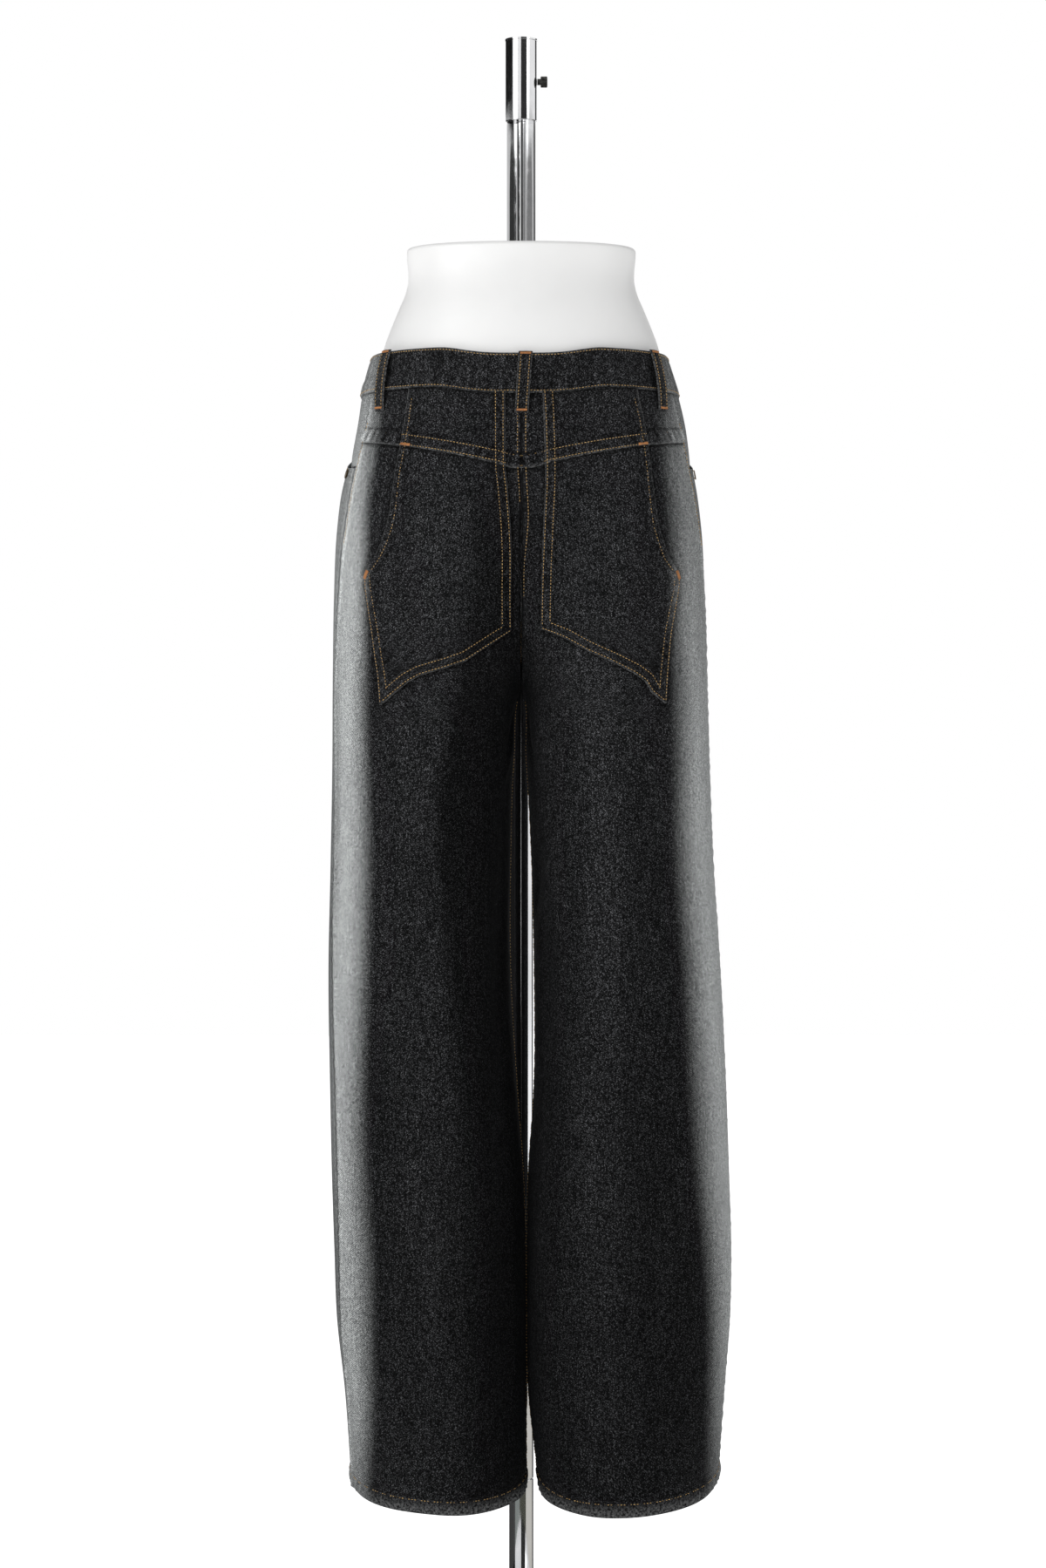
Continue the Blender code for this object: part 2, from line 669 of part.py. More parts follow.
def form_profile():
    """Height, left, right, back and front of the hip form, cleared from the cloth below the waist."""
    rows = [(z, half, half, back, front) for z, half, back, front in FORM_ROWS]
    for z, side, back, front in FORM_CLEARANCE_ROWS:
        left, right = (SECTIONS[name].at(z) for name in ("left", "right"))
        centre = float(surface("left", back_inner("left", z), z)[1])
        rows.append((z, left[0] - side, right[0] - side, centre + back, left[3] - front))
    return Profile(rows)


def hip_form(material):
    profile = form_profile()
    turns = np.linspace(0, 2 * math.pi, FORM_STEPS, endpoint=False)
    rims = np.radians((0, 30, 60, 90))
    rows = [(FORM_TOP - FORM_RIM * (1 - math.cos(a)), FORM_RIM * (1 - math.sin(a))) for a in rims]
    rows += [(z, 0.0) for z in np.linspace(FORM_TOP - 0.016, FORM_BOTTOM + 0.020, 13)]
    rows += [(FORM_BOTTOM + 0.008, 0.004), (FORM_BOTTOM, 0.018)]
    bm = bmesh.new()
    rings = []
    for z, inset in rows:
        left, right, back, front = profile.at(z)
        verts = []
        for turn in turns:
            half = (right if math.cos(turn) > 0 else left) - inset
            depth = (front if math.sin(turn) > 0 else -back) - inset
            across, along = abs(math.cos(turn)) / half, abs(math.sin(turn)) / depth
            radius = (across**FORM_POWER + along**FORM_POWER) ** (-1 / FORM_POWER)
            verts.append(bm.verts.new((radius * math.cos(turn), radius * math.sin(turn), z)))
        rings.append(verts)
    for upper, lower in zip(rings, rings[1:]):
        for i in range(FORM_STEPS):
            j = (i + 1) % FORM_STEPS
            bm.faces.new((upper[i], lower[i], lower[j], upper[j]))
    bm.faces.new(rings[0])
    bm.faces.new(rings[-1][::-1])
    bmesh.ops.recalc_face_normals(bm, faces=bm.faces)
    place("hip_form", bm, material)


def turned(name, profile, material, at=(0, 0, 0), turn=None, segments=32):
    """A turned piece from a list of radius and height, bottom to top, closed at both ends."""
    bm = bmesh.new()
    rings = []
    for radius, z in profile:
        ring_verts = []
        for i in range(segments):
            angle = 2 * math.pi * i / segments
            ring_verts.append(bm.verts.new((radius * math.cos(angle), radius * math.sin(angle), z)))
        rings.append(ring_verts)
    for lower, upper in zip(rings, rings[1:]):
        for i in range(segments):
            j = (i + 1) % segments
            bm.faces.new((lower[i], lower[j], upper[j], upper[i]))
    bm.faces.new(rings[0][::-1])
    bm.faces.new(rings[-1])
    item = place(name, bm, material)
    item.matrix_world = Matrix.Translation(at) @ (turn or Matrix())
    return item


def on_cloth(name, side, angle, z, lift, profile, material):
    """A small turned piece with its axis along the cloth's normal."""
    point = Vector(surface(side, angle, z, lift))
    normal = (Vector(surface(side, angle, z, lift + BUTTON_HEIGHT)) - point).normalized()
    turn = Vector((0, 0, 1)).rotation_difference(normal).to_matrix().to_4x4()
    turned(name, profile, material, at=point, turn=turn, segments=16)


def stand(chrome):
    """The base, pole, arm, sleeve and rod that hold the form."""
    top = BASE_HEIGHT
    turned(
        "base_plate",
        (
            (BASE_RADIUS, 0.0),
            (BASE_RADIUS, top - BASE_BEVEL),
            (BASE_RADIUS - BASE_BEVEL, top),
        ),
        chrome,
        segments=96,
    )
    turned(
        "pole_lower",
        ((POLE_RADIUS, top + SEAM_GAP), (POLE_RADIUS, POLE_JOINT - SEAM_GAP)),
        chrome,
        at=(0, POLE_Y, 0),
    )
    turned(
        "pole_middle",
        ((POLE_RADIUS, POLE_JOINT), (POLE_RADIUS, UPPER_POLE_LOW - SEAM_GAP)),
        chrome,
        at=(0, POLE_Y, 0),
    )
    turned(
        "pole_upper",
        (
            (UPPER_POLE_RADIUS, UPPER_POLE_LOW),
            (UPPER_POLE_RADIUS, UPPER_POLE_TOP - BASE_BEVEL),
            (UPPER_POLE_RADIUS - BASE_BEVEL, UPPER_POLE_TOP),
        ),
        chrome,
        at=(0, POLE_Y, 0),
    )
    turned(
        "sleeve",
        (
            (SLEEVE_RADIUS, SLEEVE_LOW),
            (SLEEVE_RADIUS, SLEEVE_TOP),
            (SLEEVE_RADIUS + SLEEVE_LIP_OUT, SLEEVE_TOP),
            (SLEEVE_RADIUS + SLEEVE_LIP_OUT, SLEEVE_TOP + SLEEVE_LIP),
        ),
        chrome,
    )
    turned(
        "hanging_rod",
        (
            (ROD_RADIUS, FORM_TOP + COLLAR_HEIGHT + 2 * SEAM_GAP),
            (ROD_RADIUS, SLEEVE_LOW - SEAM_GAP),
        ),
        chrome,
        segments=24,
    )
    turned(
        "form_collar",
        (
            (COLLAR_RADIUS, FORM_TOP + SEAM_GAP),
            (COLLAR_RADIUS, FORM_TOP + COLLAR_HEIGHT),
            (COLLAR_RADIUS - BASE_BEVEL, FORM_TOP + COLLAR_HEIGHT + SEAM_GAP),
        ),
        chrome,
        segments=24,
    )
    across = Matrix.Rotation(math.radians(90), 4, "Y")
    turned(
        "thumb_screw",
        (
            (SCREW_NECK_RADIUS, 0.0),
            (SCREW_NECK_RADIUS, SCREW_NECK),
            (SCREW_RADIUS, SCREW_NECK),
            (SCREW_RADIUS, SCREW_NECK + SCREW_HEAD),
        ),
        chrome,
        at=(SLEEVE_RADIUS + SEAM_GAP, 0, SCREW_Z),
        turn=across,
        segments=24,
    )
    near = SLEEVE_RADIUS + SEAM_GAP
    far = POLE_Y - UPPER_POLE_RADIUS - SEAM_GAP
    bm = bmesh.new()
    bmesh.ops.create_cube(bm, size=1.0)
    bmesh.ops.scale(bm, vec=(ARM_WIDTH, far - near, ARM_HEIGHT), verts=bm.verts)
    bmesh.ops.translate(bm, vec=(0, (far + near) / 2, ARM_Z), verts=bm.verts)
    place("arm", bm, chrome)


def small_metal(metal):
    """The waistband's button and the rivets at the pocket mouths' ends."""
    button_angle = float(angle_at("right", BUTTON_X, WAIST_TOP, "front"))
    button_z = float(waist_top("right", button_angle)) - BAND_HEIGHT / 2
    on_cloth(
        "waist_button",
        "right",
        button_angle,
        button_z,
        BAND_OUT + LAP + 0.0006,
        (
            (BUTTON_RADIUS * 0.5, 0.0),
            (BUTTON_RADIUS * 0.5, BUTTON_HEIGHT * 0.4),
            (BUTTON_RADIUS, BUTTON_HEIGHT * 0.4),
            (BUTTON_RADIUS, BUTTON_HEIGHT * 0.8),
            (BUTTON_RADIUS * 0.8, BUTTON_HEIGHT),
        ),
        metal,
    )
    profile = ((RIVET_RADIUS, 0.0), (RIVET_RADIUS, RIVET_HEIGHT * 0.5), (RIVET_RADIUS * 0.6, RIVET_HEIGHT))
    for side in ("left", "right"):
        low_z = MOUTH_LOW - 0.0045
        low_angle = float(seam_angle(side, low_z, 0)) + math.radians(10)
        high_angle = MOUTH_TOP_ANGLE + math.radians(4)
        high_z = float(waist_seam(side, high_angle)) - 0.0080
        on_cloth("rivet_side_" + side, side, low_angle, low_z, 0.0006, profile, metal)
        on_cloth("rivet_front_" + side, side, high_angle, high_z, 0.0006, profile, metal)


def build():
    for item in list(bpy.data.objects):
        bpy.data.objects.remove(item, do_unlink=True)
    garment = bpy.data.collections.new("jeans_on_hip_form")
    bpy.context.scene.collection.children.link(garment)
    denim = principled("denim", (0.025, 0.026, 0.029), 0.9)
    chrome = principled("chrome", (0.62, 0.63, 0.64), 0.12, 1.0)
    enamel = principled("form_white", (0.82, 0.82, 0.81), 0.45)
    metal = principled("dark_brass", (0.20, 0.16, 0.11), 0.35, 1.0)
    for side in ("left", "right"):
        back_panel(side, denim)
        yoke(side, denim)
        front_panel(side, denim)
        facing(side, denim)
        back_pocket(side, denim)
    waistband(denim)
    for name, face, top_x, bottom_x in LOOP_ROWS:
        belt_loop(name, face, top_x, bottom_x, denim)
    hip_form(enamel)
    stand(chrome)
    small_metal(metal)


build()
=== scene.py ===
"""Wide-leg jeans on a hip form, seen from the back, as they hang on a pole stand.

Metres, +Z up. +X is the wearer's right, -Y the garment's back and +Y its front. The cloth is made
from the same sections, seams and rows as the solids, with finer folds, creases and stitching.
"""

import math

import bmesh
import bpy
import numpy as np
from mathutils import Matrix, Vector


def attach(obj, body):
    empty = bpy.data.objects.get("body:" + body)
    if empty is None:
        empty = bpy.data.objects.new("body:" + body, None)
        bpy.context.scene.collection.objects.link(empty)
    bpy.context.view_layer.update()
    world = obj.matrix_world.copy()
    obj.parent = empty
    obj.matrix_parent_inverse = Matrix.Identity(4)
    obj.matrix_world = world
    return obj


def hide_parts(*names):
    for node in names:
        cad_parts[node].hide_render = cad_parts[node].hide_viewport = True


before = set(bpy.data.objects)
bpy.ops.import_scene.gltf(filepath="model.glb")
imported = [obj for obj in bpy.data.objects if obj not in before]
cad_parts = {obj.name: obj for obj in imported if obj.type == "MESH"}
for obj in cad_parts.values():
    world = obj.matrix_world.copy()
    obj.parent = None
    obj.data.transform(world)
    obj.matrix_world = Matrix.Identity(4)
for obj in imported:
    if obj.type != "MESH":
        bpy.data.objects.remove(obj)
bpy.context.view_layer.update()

# Cloth
SHELL = 0.0012  # thickness of one layer
SEAM_GAP = 0.0003
SEAM_CLOSE = 0.00004  # what is left between two panels, whose edges roll in
BAND_OUT = 0.0010  # how far the waistband's face stands proud of the panels
BAND_SHELL = 0.0024
BAND_HEIGHT = 0.0370
WAIST_TOP = 1.2215
BACK_DIP = 0.0063
FRONT_DIP = 0.0180
LAP = 0.0034
CROTCH = 0.9094
HEM_TURN = 0.0130
HEM_LEAN = math.radians(15)
YOKE_CENTRE = 1.1090
YOKE_RISE = 0.0300
YOKE_REACH = 0.155
YOKE_CURVE = 0.8
YOKE_ROUND = 0.010
FELLED_BAND = 0.0132  # height of the yoke's felled edge
FELLED_ROWS = (0.0020, 0.0112)  # heights of its two rows of stitches
HIP_REACH = 0.125  # the half's width that turns an angle into a run along the yoke
BAND_REACH = 0.12  # the same along the waistband
MOUTH_LOW = 1.1135
MOUTH_TOP_ANGLE = math.radians(52)
FACING_DROP = 0.0028
FACING_LAP = math.radians(6)
FACING_INSET = math.radians(0.7)
FACING_CORNER = 0.0120
POCKET_BED = 0.0005  # height of a pocket's hidden face over the panel
POCKET_FACE = 0.0021  # height of its outer face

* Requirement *
Retype, in the same exact form, the lines of the material above from the line holding "yoke(side, denim)" through the line holding "before = set(bpy.data.objects)".

* Result for this task *
        yoke(side, denim)
        front_panel(side, denim)
        facing(side, denim)
        back_pocket(side, denim)
    waistband(denim)
    for name, face, top_x, bottom_x in LOOP_ROWS:
        belt_loop(name, face, top_x, bottom_x, denim)
    hip_form(enamel)
    stand(chrome)
    small_metal(metal)


build()
=== scene.py ===
"""Wide-leg jeans on a hip form, seen from the back, as they hang on a pole stand.

Metres, +Z up. +X is the wearer's right, -Y the garment's back and +Y its front. The cloth is made
from the same sections, seams and rows as the solids, with finer folds, creases and stitching.
"""

import math

import bmesh
import bpy
import numpy as np
from mathutils import Matrix, Vector


def attach(obj, body):
    empty = bpy.data.objects.get("body:" + body)
    if empty is None:
        empty = bpy.data.objects.new("body:" + body, None)
        bpy.context.scene.collection.objects.link(empty)
    bpy.context.view_layer.update()
    world = obj.matrix_world.copy()
    obj.parent = empty
    obj.matrix_parent_inverse = Matrix.Identity(4)
    obj.matrix_world = world
    return obj


def hide_parts(*names):
    for node in names:
        cad_parts[node].hide_render = cad_parts[node].hide_viewport = True


before = set(bpy.data.objects)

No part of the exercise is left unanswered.